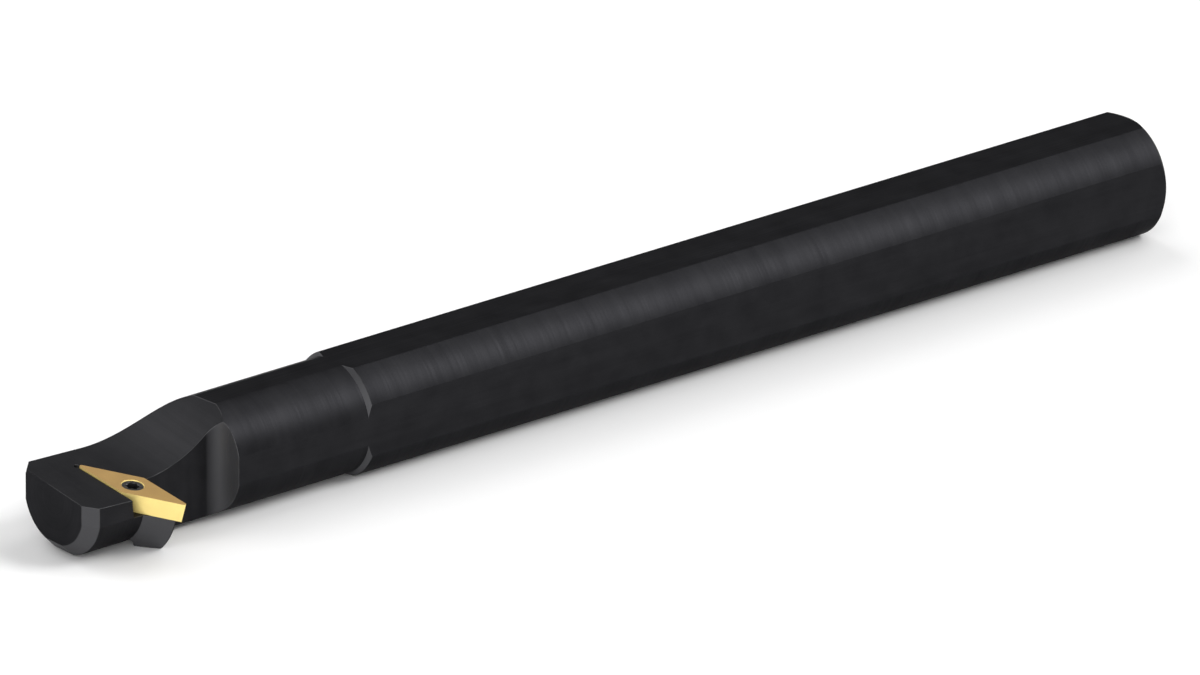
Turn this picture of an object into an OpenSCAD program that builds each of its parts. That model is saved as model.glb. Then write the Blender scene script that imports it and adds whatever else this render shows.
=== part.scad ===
// Boring bar for cutting backwards inside a bore: a steel bar with flats, and a screwed-on
// diamond insert whose cutting corner points to the side and back towards the tail.
// Millimetres. The bar lies along X with the tail face at X = 0. Y is the cutting side, Z is up,
// and the cutting corner stands at centre height, Z = 0.

/* [Shank] */
// Diameter of the shank
shank_d = 20; // [19:0.5:22]
// Distance between opposite flats
flats_w = 18; // [17.4:0.1:18.2]
// Length of the shank, from the tail face to the foot of the shoulder
shank_l = 160.3; // [60:0.1:175]
// Chamfer round the tail face
tail_chamfer = 1; // [0.5:0.1:2]

/* [Neck and head] */
// Length of the whole bar
overall_l = 215; // [213:0.5:225]
// Diameter of the neck and head
neck_d = 18.6; // [18.4:0.1:18.8]
// Chamfer round the end of the head
head_chamfer = 2; // [0.5:0.1:3]

/* [Cutting corner] */
// Distance from the tail face to the cutting corner
tool_l = 200; // [199.8:0.1:200.2]
// Distance from the bar's axis to the outside of the cutting corner
reach = 14.2; // [14:0.1:14.4]
// Angle by which the back cutting edge leans past square
lead = 3; // [1:0.5:5]
// Angle by which the insert tips down towards its cutting corner
tilt = 7.4; // [5:0.1:9]

/* [Insert] */
// Diameter of the circle that fits inside the insert's face
insert_ic = 6.35; // [6:0.05:6.5]
// Thickness of the insert
insert_t = 3.18; // [2.8:0.01:3.18]
// Angle between the two edges that meet at a cutting corner
point_angle = 35; // [34:1:36]
// Angle by which the insert's sides draw in below its face
relief = 7; // [5:0.5:7]
// Radius of the corners
corner_r = 0.4; // [0.4:0.1:0.8]
// Diameter of the screw hole
hole_d = 2.9; // [2.7:0.1:3]
// Width of the countersink at the insert's face
sink_d = 4; // [3.8:0.1:4.4]
// Height of the insert's face above the floor of the chip space
proud = 0.3; // [0.1:0.05:0.5]

/* [Insert screw] */
// Diameter of the thread
thread_d = 2.5; // [2.2:0.1:2.6]
// Pitch of the thread
thread_pitch = 0.45; // [0.35:0.05:0.5]
// Diameter of the countersunk head
screw_head_d = 3.5; // [3.2:0.1:3.6]
// Angle of the countersink, side to side
sink_angle = 60; // [55:1:65]
// Length of the screw
screw_l = 6.4; // [5.5:0.1:7]
// Width of the six-lobe socket over its lobes
socket_d = 2.3; // [2:0.1:2.4]
// Depth of the socket
socket_depth = 1; // [0.6:0.1:1.2]

/* [Chip space] */
// Radius of the sweep that rises from the floor of the chip space to the top flat
sweep_r = 21.6; // [18:0.1:24]
// Distance from the middle of the insert back to the start of the sweep
sweep_start = 0.9; // [0:0.1:2]
// Position along the bar of the end wall of the side recess
recess_x = 185.8; // [180:0.1:190]
// Distance from the bar's axis to the long wall of the side recess
recess_y = 4.3; // [4.2:0.1:4.6]
// Radius of the upright fillet between the two walls
recess_r = 3; // [1:0.1:4]
// Radius of the round pocket that clears the insert's far corner
clear_r = 1.1; // [0.9:0.05:1.3]

/* [Lug under the insert] */
// Position along the bar of the lug's back face
lug_x = 200.35; // [200.2:0.05:200.5]
// Radius of the lug about the bar's axis
lug_r = 12.35; // [11.5:0.05:12.6]
// Width of the lug's narrow outer land
lug_land = 0.2; // [0.1:0.05:0.5]
// Angle between the lug's cone and the bar's axis
lug_angle = 37.5; // [35:0.5:50]

/* [Hidden] */
$fn = 96;

black_steel = [0.15, 0.15, 0.16];
gold_coat = [0.76, 0.62, 0.38];
dark_screw = [0.22, 0.22, 0.23];

shank_r = shank_d / 2;
neck_r = neck_d / 2;
shoulder_x = shank_l - (shank_r - neck_r);
cone_l = (lug_r - neck_r) / tan(lug_angle);

// Clear of the bar on every side, for the cutters
over = shank_d;

// The insert's face, measured along its two diagonals from its middle
half_point = point_angle / 2;
far_centre = (insert_ic / 2 - corner_r) / sin(half_point);
near_centre = (insert_ic / 2 - corner_r) / cos(half_point);
sharp_point = insert_ic / 2 / sin(half_point);
corner_foot_r = max(corner_r - insert_t * tan(relief), 0.005);

// The long diagonal leans back by this much from square to the bar
swing = half_point + lead;
corner_x = tool_l + corner_r;
corner_y = reach - corner_r;

// The screw's head sinks until its edge meets the countersink
sink_slope = tan(sink_angle / 2);
head_sink = (sink_d - screw_head_d) / 2 / sink_slope;
head_h = (screw_head_d - thread_d) / 2 / sink_slope;
thread_root_r = thread_d / 2 - 0.61 * thread_pitch;
thread_top = head_h + thread_pitch;
turns = floor((screw_l - thread_top - thread_pitch) / thread_pitch);
tap_clear = 0.02;

// The six-lobe socket: hollows between the lobes of a round hole
lobes = 6;
hollow_r = socket_d * 0.22;
hollow_place = socket_d * 0.59;

// Puts its children on the insert's face: origin at the middle, X along the long diagonal to the
// cutting corner, Z straight out of the face.
module on_face() {
    translate([corner_x, corner_y, 0])
        rotate([0, 0, 90 + swing])
            rotate([0, tilt, 0])
                translate([-far_centre, 0, 0])
                    children();
}

// Turns a profile of [radius, position along the bar] about the bar's axis.
module turned(profile) {
    rotate([0, 90, 0])
        rotate_extrude()
            polygon(profile);
}

// The bar as it leaves the lathe: chamfered tail, shank, shoulder, neck and chamfered head.
module blank() {
    turned([
        [0, 0],
        [shank_r - tail_chamfer, 0],
        [shank_r, tail_chamfer],
        [shank_r, shoulder_x],
        [neck_r, shank_l],
        [neck_r, overall_l - head_chamfer],
        [neck_r - head_chamfer, overall_l],
        [0, overall_l]
    ]);
}

// Four flats milled along the whole bar, the same distance from the axis on shank and neck. At the
// head's end each one turns down into the chamfer.
module flats() {
    flat_z = flats_w / 2;
    for (turn = [0:90:270])
        rotate([turn, 0, 0])
            rotate([90, 0, 0])
                linear_extrude(height = 2 * over, center = true)
                    polygon([
                        [-over, flat_z],
                        [overall_l - head_chamfer, flat_z],
                        [overall_l + over, flat_z - head_chamfer - over],
                        [overall_l + over, flat_z + over],
                        [-over, flat_z + over]
                    ]);
}

// The lug that carries the insert past the side of the head: part of a turned collar, with a cone
// in front, kept only outside the recess wall and above the level of the neck's underside.
module lug() {
    intersection() {
        turned([
            [0, lug_x],
            [lug_r, lug_x],
            [lug_r, lug_x + lug_land],
            [neck_r, lug_x + lug_land + cone_l],
            [0, lug_x + lug_land + cone_l]
        ]);
        translate([lug_x - over, recess_y, -neck_r])
            cube([2 * over, 2 * over, 2 * neck_r]);
    }
}

// The chip space over the head: a flat floor just below the insert's face, and a sweep that
// carries it up to the top flat. It is cut straight across the bar and tips with the insert.
module chip_space() {
    on_face()
        rotate([0, 0, -swing])
            rotate([90, 0, 90])
                linear_extrude(height = 4 * over, center = true) {
                    translate([sweep_start, sweep_r - proud])
                        circle(sweep_r);
                    translate([-2 * over, -proud])
                        square([2 * over + sweep_start, 2 * sweep_r]);
                }
}

// The upright recess behind the insert, with a filleted corner where its two walls meet.
module side_recess() {
    recess_l = lug_x - recess_x;
    translate([recess_x, recess_y, -over])
        linear_extrude(height = 2 * over) {
            translate([recess_r, 0])
                square([recess_l - recess_r, over]);
            translate([0, recess_r])
                square([recess_l, over]);
            translate([recess_r, recess_r])
                circle(recess_r);
        }
}

// Everything inside one wall of the pocket: the wall follows an edge of the insert from its far
// corner and leans in below the face as the insert's own side does.
module inside_wall(side) {
    translate([-sharp_point, 0, 0])
        rotate([0, 0, side * half_point])
            rotate([-side * relief, 0, 0])
                translate([-over, side > 0 ? -2 * over : 0, -over])
                    cube([4 * over, 2 * over, 2 * over]);
}

// The pocket: a floor for the insert to lie on and two walls that it is pulled against. The far
// corner is cleared by a round hole, so that only the straight sides bear on the walls.
module pocket() {
    on_face() {
        intersection() {
            inside_wall(1);
            inside_wall(-1);
            translate([-over, -over, -insert_t])
                cube([3 * over, 2 * over, over]);
        }
        translate([-far_centre - corner_r, 0, -insert_t])
            cylinder(r = clear_r, h = over);
    }
}

// The tapped hole for the insert screw, square to the floor of the pocket and right through.
module tapped_hole() {
    on_face()
        translate([0, 0, -over])
            cylinder(d = thread_d + 2 * tap_clear, h = over);
}

module bar() {
    color(black_steel)
        difference() {
            union() {
                difference() {
                    blank();
                    flats();
                }
                lug();
            }
            chip_space();
            side_recess();
            pocket();
            tapped_hole();
        }
}

// A corner of the insert, widest at the face.
module corner() {
    translate([0, 0, -insert_t])
        cylinder(r1 = corner_foot_r, r2 = corner_r, h = insert_t, $fn = 48);
}

module insert() {
    color(gold_coat)
        on_face()
            difference() {
                hull()
                    for (side = [-1, 1]) {
                        translate([side * far_centre, 0, 0])
                            corner();
                        translate([0, side * near_centre, 0])
                            corner();
                    }
                translate([0, 0, -2 * insert_t])
                    cylinder(d = hole_d, h = 3 * insert_t);
                // The countersink, carried past the face at the same slope
                translate([0, 0, -sink_d / 2 / sink_slope])
                    cylinder(r1 = 0, r2 = sink_d, h = sink_d / sink_slope);
            }
}

// Half of the screw's outline, from the middle of its head down to the middle of its tip. The
// thread is drawn as a row of equal rings.
screw_outline = concat(
    [[0, 0], [screw_head_d / 2, 0], [thread_d / 2, -head_h]],
    [[thread_root_r, -thread_top]],
    [for (turn = [0:turns - 1], half = [1, 2])
        [half == 1 ? thread_d / 2 : thread_root_r, -thread_top - (turn + half / 2) * thread_pitch]],
    [[thread_root_r, -screw_l], [0, -screw_l]]
);

module insert_screw() {
    color(dark_screw)
        on_face()
            translate([0, 0, -head_sink])
                difference() {
                    rotate_extrude()
                        polygon(screw_outline);
                    translate([0, 0, -socket_depth])
                        linear_extrude(height = 2 * socket_depth)
                            difference() {
                                circle(d = socket_d);
                                for (lobe = [0:lobes - 1])
                                    rotate(lobe * 360 / lobes)
                                        translate([hollow_place, 0])
                                            circle(hollow_r);
                            }
                }
}

bar();
insert();
insert_screw();
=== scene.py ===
"""Boring bar for cutting backwards inside a bore: a black steel bar, a gold diamond insert and the
screw that holds it. Every shape is made in millimetres and brought to metres at its end."""

import math

import bmesh
import bpy
from mathutils import Matrix, Vector


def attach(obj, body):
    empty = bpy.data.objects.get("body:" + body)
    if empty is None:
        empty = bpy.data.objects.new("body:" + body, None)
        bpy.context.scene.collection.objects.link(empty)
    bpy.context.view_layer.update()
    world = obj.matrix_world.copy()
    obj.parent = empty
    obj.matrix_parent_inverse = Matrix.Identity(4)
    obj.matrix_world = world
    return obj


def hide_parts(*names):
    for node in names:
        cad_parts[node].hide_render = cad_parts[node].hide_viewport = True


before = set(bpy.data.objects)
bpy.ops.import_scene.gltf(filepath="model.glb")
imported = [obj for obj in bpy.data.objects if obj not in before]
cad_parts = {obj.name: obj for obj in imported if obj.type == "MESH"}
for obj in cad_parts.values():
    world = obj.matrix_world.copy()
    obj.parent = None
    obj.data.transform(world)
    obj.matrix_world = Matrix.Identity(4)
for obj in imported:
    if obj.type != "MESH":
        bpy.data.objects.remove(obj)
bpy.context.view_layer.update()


# The bar's blank
# One piece of alloy steel, turned with a neck and milled flat on four sides. The tail face, the
# shoulder and the head's end are turned too, and the flats run out into their cones.

SHANK_R, NECK_R, FLAT = 10.0, 9.3, 9.0
SHOULDER_X, NECK_X, END_X = 159.6, 160.3, 215.0
TAIL_CHAMFER, HEAD_CHAMFER = 1.0, 2.0

# Where the rings of points lie along the tail chamfer and the shoulder. There are several, because
# the edges of the flats are curved there.
TAIL_RINGS = (0, 0.2, 0.35, 0.5, 0.65, 0.8, TAIL_CHAMFER)
SHOULDER_RINGS = (0, 0.175, 0.35, 0.525, NECK_X - SHOULDER_X)
ARC_STEPS = 28

# How a tool left a surface: the direction that its marks follow each other in, and how far they
# also follow the distance from the bar's axis.
TURNED_LAY = ((1, 0, 0), 0.6)
FLAT_LAY = ((0, 1, 1), 0)

# Points closer than this are one point, and faces that look this squarely away from the axis are
# the milled flats.
WELD_DISTANCE, SQUARE = 1e-5, 0.9999


def store(mesh, name, values, domain="FACE"):
    """Stores a number for each face or each point of a mesh."""
    mesh.attributes.new(name, "FLOAT", domain).data.foreach_set("value", values)


def solid(name, points, faces, lay):
    """A closed object from points and faces, turned outwards, that remembers its tool's marks."""
    mesh = bpy.data.meshes.new(name)
    mesh.from_pydata(points, [], faces)
    shape = bmesh.new()
    shape.from_mesh(mesh)
    bmesh.ops.remove_doubles(shape, verts=shape.verts, dist=WELD_DISTANCE)
    bmesh.ops.dissolve_degenerate(shape, edges=shape.edges, dist=WELD_DISTANCE)
    bmesh.ops.recalc_face_normals(shape, faces=shape.faces)
    shape.to_mesh(mesh)
    shape.free()
    made = bpy.data.objects.new(name, mesh)
    bpy.context.scene.collection.objects.link(made)
    direction, round_share = lay
    count = len(mesh.polygons)
    mesh.attributes.new("lay", "FLOAT_VECTOR", "FACE").data.foreach_set("vector", direction * count)
    store(mesh, "turned", [round_share] * count)
    return made


def lofted(name, rings, lay, closed=False):
    """A solid through rings of equally many points, with flat ends or joined end to end."""
    count = len(rings[0])
    points = [point for ring in rings for point in ring]
    faces = [] if closed else [list(range(count)), list(range(len(points) - count, len(points)))]
    for low in range(0, len(points) if closed else len(points) - count, count):
        high = (low + count) % len(points)
        for step in range(count):
            after = (step + 1) % count
            faces.append([low + step, low + after, high + after, high + step])
    return solid(name, points, faces, lay)


def flatted_ring(x, radius, flat):
    """The bar's outline at one place: a circle with its four sides cut off flat."""
    corner = math.acos(min(flat / radius, 1))
    turns = [
        side * math.pi / 2 + corner + (math.pi / 2 - 2 * corner) * step / ARC_STEPS
        for side in range(4)
        for step in range(ARC_STEPS + 1)
    ]
    return [(x, radius * math.cos(turn), radius * math.sin(turn)) for turn in turns]


blank_rings = [
    flatted_ring(grown, SHANK_R - TAIL_CHAMFER + grown, FLAT) for grown in TAIL_RINGS
] + [
    flatted_ring(SHOULDER_X + shrunk, SHANK_R - shrunk, FLAT) for shrunk in SHOULDER_RINGS
] + [
    flatted_ring(END_X - HEAD_CHAMFER + shrunk, NECK_R - shrunk, FLAT - shrunk)
    for shrunk in (0, HEAD_CHAMFER)
]
bar = lofted("bar_black_steel", blank_rings, TURNED_LAY)
for face in bar.data.polygons:
    if max(abs(face.normal.y), abs(face.normal.z)) > SQUARE:
        bar.data.attributes["lay"].data[face.index].vector = FLAT_LAY[0]
        bar.data.attributes["turned"].data[face.index].value = FLAT_LAY[1]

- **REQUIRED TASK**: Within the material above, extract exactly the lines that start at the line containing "color(dark_screw)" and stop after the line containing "bpy.data.objects.remove(obj)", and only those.

- **THE COMPLETED TASK**:
    color(dark_screw)
        on_face()
            translate([0, 0, -head_sink])
                difference() {
                    rotate_extrude()
                        polygon(screw_outline);
                    translate([0, 0, -socket_depth])
                        linear_extrude(height = 2 * socket_depth)
                            difference() {
                                circle(d = socket_d);
                                for (lobe = [0:lobes - 1])
                                    rotate(lobe * 360 / lobes)
                                        translate([hollow_place, 0])
                                            circle(hollow_r);
                            }
                }
}

bar();
insert();
insert_screw();
=== scene.py ===
"""Boring bar for cutting backwards inside a bore: a black steel bar, a gold diamond insert and the
screw that holds it. Every shape is made in millimetres and brought to metres at its end."""

import math

import bmesh
import bpy
from mathutils import Matrix, Vector


def attach(obj, body):
    empty = bpy.data.objects.get("body:" + body)
    if empty is None:
        empty = bpy.data.objects.new("body:" + body, None)
        bpy.context.scene.collection.objects.link(empty)
    bpy.context.view_layer.update()
    world = obj.matrix_world.copy()
    obj.parent = empty
    obj.matrix_parent_inverse = Matrix.Identity(4)
    obj.matrix_world = world
    return obj


def hide_parts(*names):
    for node in names:
        cad_parts[node].hide_render = cad_parts[node].hide_viewport = True


before = set(bpy.data.objects)
bpy.ops.import_scene.gltf(filepath="model.glb")
imported = [obj for obj in bpy.data.objects if obj not in before]
cad_parts = {obj.name: obj for obj in imported if obj.type == "MESH"}
for obj in cad_parts.values():
    world = obj.matrix_world.copy()
    obj.parent = None
    obj.data.transform(world)
    obj.matrix_world = Matrix.Identity(4)
for obj in imported:
    if obj.type != "MESH":
        bpy.data.objects.remove(obj)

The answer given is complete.